Allen explained that by 1902, Virginia began thinking of ways to further disenfranchise Black men, thus taking away citizenship rights such as voting. Her interest in this period is not only regarding Black resistance, but also their resilience in a time where their rights were being stripped away. 

“They were working, they were building churches and schools and they were starting these self-help organizations,” Allen said. “And they were literally putting their pennies, nickels and dimes together and they were figuring out how to hire a teacher. And throughout this entire process, throughout this time, despite what was happening around them, they just kept moving forward.”

Allen hopes to have her book published by Summer 2024. 

Allen mentioned that the most rewarding part of her time at the College has been working with students and spearheading the Hearth: Memorial to the Enslaved with her team at the Lemon Project. She recalled the memorial’s dedication in 2022, discussing the overwhelming experience of this project coming to fruition after eight years of planning. 

“I heard so many times over the years ‘it will never happen,’” Allen said. “I think also that is because the names of the enslaved that we’ve found, and the ones whose names we don’t know, they are also marked on the memorial. I think, for me, because we haven’t found a cemetery, we don’t know where they were buried. And so this pulls them out of the archives, out of the pages, onto a place where now they can’t be forgotten.”

Allen also discussed the recent addition of the Student Assembly Community Values Pledge taken by incoming freshmen and transfer students during orientation at the memorial. 

“That was one of the things we hoped — that these new traditions would grow up around Hearth because there are a lot of traditions at William and Mary,” Allen said. “Most of them were established when African Americans couldn’t attend and weren’t generally welcome on the campus. So having new traditions come up that everybody can participate in is great.”

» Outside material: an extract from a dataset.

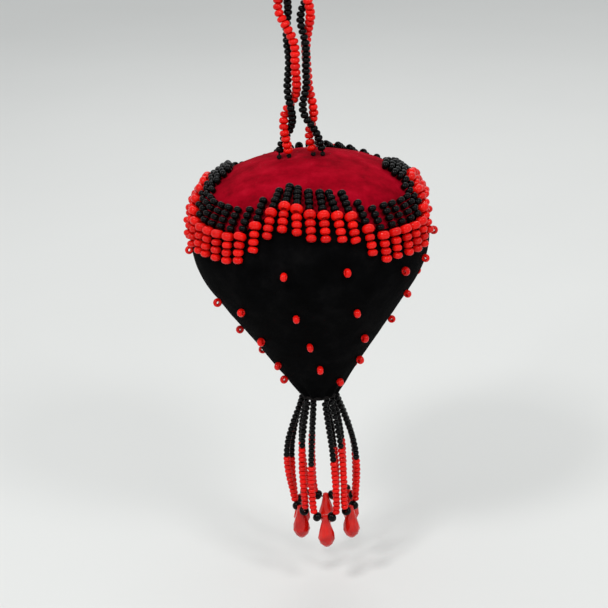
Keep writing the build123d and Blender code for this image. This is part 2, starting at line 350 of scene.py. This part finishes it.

Allen also highlighted the Lemon Project’s new summer camp for middle school students which will highlight their genealogy project, as well as local history. The Lemon Project will also hold their 13th annual symposium on March 24-25 at the School of Education and over Zoom. Allen mentioned that the Lemon Project team would like to expand opportunities for student internships and continue the research and work that the project has cultivated. 

“I’ve always worked on a college campus, I think it’s where I’m supposed to be,” Allen said. “Hopefully, we will be able to continue to expand the size of the Lemon Project because we have lots of ideas that I think will be positive for the campus community and the off-campus community. But we need more people to do some of those things. So right now, I am pretty happy with life.”